The DNREC Division of Fish and Wildlife reminds recreational anglers and commercial watermen that it is now unlawful in Delaware to harvest or possess river herring, a popular baitfish, without a valid receipt from a state or jurisdiction where harvest is permitted.
New state Fisheries regulations took effect on Feb. 11, closing the recreational and commercial harvest of river herring (also known as blueback and alewife herring). The closure was made to bring Delaware into compliance with Atlantic States Marine Fisheries Commission (ASMFC) requirements.
“Unless an ASFMC member state could prove that a given river herring run could withstand harvest, the commission opted to close the fishery in response to serious declines in river herring populations, including a commercial decline to very low levels coastwide. “In 2011, Delaware commercial fishermen reported catching only 300 pounds of river herring, the lowest amount since mandatory reporting began in 1985,” said Fisheries program manager and biologist Stewart Michels. “We lack evidence to suggest that current harvest levels are sustainable, so closure of the fishery was required.”
Much of the commercial river herring catch in Delaware traditionally has come from the Nanticoke River and its tributaries. The Maryland portion of the Nanticoke River will be closed to recreational and commercial fishing as part of a statewide river herring closure planned for the State of Maryland. New Jersey has closed its river herring fisheries in the Delaware River and Bay.
In the past, recreational anglers have targeted river herring as the fish gather to spawn in the spring. Much of the recent recreational harvest in Delaware has been for use as bait in the striped bass hook and line fishery. With Delaware’s river herring fisheries closed, recreational anglers are no longer permitted to catch river herring and will need to use an alternate type of live bait.
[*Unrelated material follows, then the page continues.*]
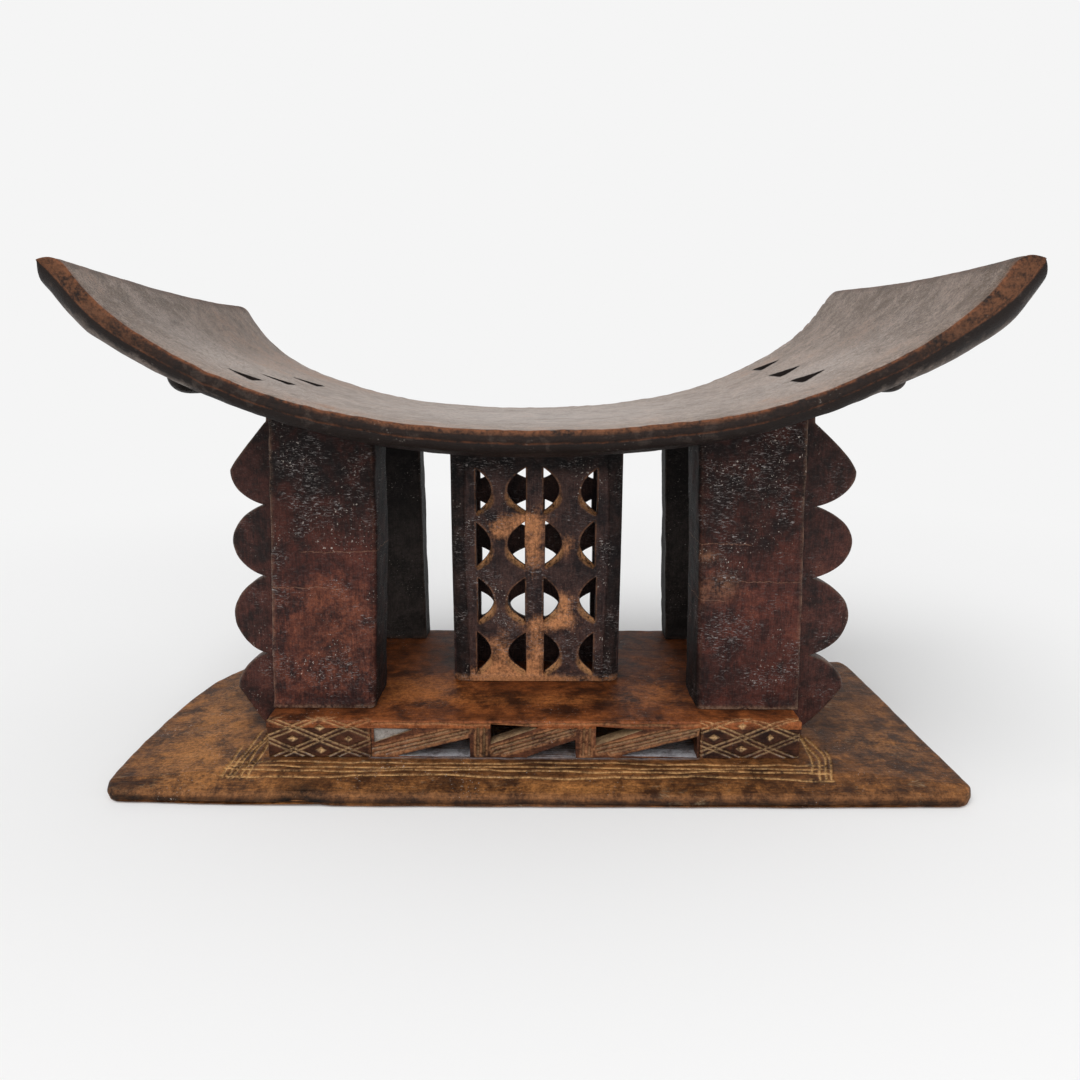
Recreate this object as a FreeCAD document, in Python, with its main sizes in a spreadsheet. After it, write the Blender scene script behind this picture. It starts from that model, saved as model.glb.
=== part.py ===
import FreeCAD, Part
import os

import Sketcher

# A carved wooden stool: a curved seat with upswept ends on four slab legs with scalloped
# outer fins and a pierced central column, standing on a low plinth and a broad base board.
# Millimetres, +Z up, +X along the seat, front towards -Y. The origin is on the floor,
# under the middle of the stool's bounding box.

os.makedirs("parts", exist_ok=True)
doc = FreeCAD.newDocument("carved_stool")
sheet = doc.addObject("Spreadsheet::Sheet", "sizes")

SIZES = [
    ("seat_half_length", 285), ("seat_depth", 290), ("seat_centre_top", 252),
    ("seat_rise", 112), ("seat_square_share", 0.46), ("seat_edge_thickness", 13),
    ("seat_end_thickening", 15), ("seat_belly", 14), ("seat_end_hollow", 3),
    ("seat_left_front_drop", 5.5), ("seat_left_back_drop", 19),
    ("seat_right_front_drop", 5.5), ("seat_right_back_drop", 0),
    ("seat_tip_round", 6), ("piercing_base", 20), ("piercing_height", 14),
    ("piercing_inner_edge", 179), ("left_piercing_first", -96), ("left_piercing_pitch", 57),
    ("right_piercing_first", -66), ("right_piercing_pitch", 74),
    ("grip_middle", 237), ("grip_width", 19), ("grip_drop", 12), ("grip_length", 165),
    ("base_half_length", 298), ("base_front", 142), ("base_back", 103),
    ("base_corner_inset", 12), ("base_front_round", 14), ("base_back_round", 32),
    ("base_edge_thickness", 9), ("base_crown", 5), ("base_flat_half_length", 214),
    ("base_flat_front", 113), ("base_flat_back_margin", 2),
    ("plinth_half_length", 194), ("plinth_front", 99), ("plinth_back", 99),
    ("plinth_height", 28.5), ("plinth_slab_thickness", 6), ("band_thickness", 12),
    ("band_top_margin", 1.5), ("band_bottom_margin", 1.5), ("band_bar_width", 8),
    ("band_post_width", 14), ("band_recess_depth", 3),
    ("leg_foot_outer", 194), ("leg_foot_inner", 118), ("leg_top_outer", 183),
    ("leg_top_inner", 110), ("leg_thickness", 48), ("leg_front", 78),
    ("back_leg_thickness", 26), ("back_left_foot_inner", 101), ("back_left_top_inner", 103),
    ("fin_setback", 16), ("fin_thickness", 16), ("fin_root", 5), ("fin_reach", 28),
    ("fin_top_drop", 12), ("back_fin_setback", 5),
    ("column_half_width", 66), ("column_half_depth", 26.5), ("column_wall", 9),
    ("hole_width", 13), ("hole_tall", 34), ("hole_pitch", 43.5), ("hole_sill", 6.5),
    ("hole_bar_half", 7.5), ("hole_outer_start", 33), ("hole_rows", 4),
    ("back_hole_tall", 22), ("back_hole_pitch", 39), ("back_hole_sill", 39.5),
]
for row, (alias, value) in enumerate(SIZES, 1):
    sheet.set(f"A{row}", alias)
    sheet.set(f"B{row}", str(value))
    sheet.setAlias(f"B{row}", alias)
doc.recompute()


def size(expression):
    """The number that an expression over the sheet's cells gives."""
    return float(sheet.evalExpression(expression))


# Expressions that several pieces share
BASE_TOP = "(sizes.base_edge_thickness + sizes.base_crown)"
PLINTH_TOP = f"({BASE_TOP} + sizes.plinth_height)"
SEAT_HALF_DEPTH = "(sizes.seat_depth / 2)"


def seat_top(across):
    """Expression for the height of the seat's upper face at a distance from its middle."""
    ratio = f"(({across}) / sizes.seat_half_length)"
    square = f"sizes.seat_square_share * {ratio} ^ 2"
    fourth = f"(1 - sizes.seat_square_share) * {ratio} ^ 4"
    return f"(sizes.seat_centre_top + sizes.seat_rise * ({square} + {fourth}))"


def seat_drop(across, along):
    """Expression for how far the carved seat lies under its formula. It grows towards each
    end, evenly from the front edge to the back edge, most at the back of the left end."""
    growth = f"(abs(({across}) / sizes.seat_half_length) ^ 1.5)"
    share = f"(({along}) / sizes.seat_depth + 0.5)"
    left, right = [f"(sizes.seat_{end}_front_drop * (1 - {share}) + "
                   f"sizes.seat_{end}_back_drop * {share})" for end in ("left", "right")]
    return f"({growth} * (({across}) < 0 ? {left} : {right}))"


def inside_seat(across):
    """Expression for a height inside the seat's thickness, where blanks end before the cut."""
    return f"({seat_top(across)} - sizes.seat_edge_thickness * 1.2)"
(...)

Delaware’s state regulations on river herring were amended following public hearings and consideration of public input. Signs giving notice of the fisheries closure are in the process of being posted at various fishing locations.
For more information, click on the amended river herring regulations.
With fish entering the spillways early this year due to the warm weather, anglers are also reminded that using any type of net to catch fish within 300 feet below a dam or spillway is illegal, with the exception of using a landing net on a fish caught with hook and line.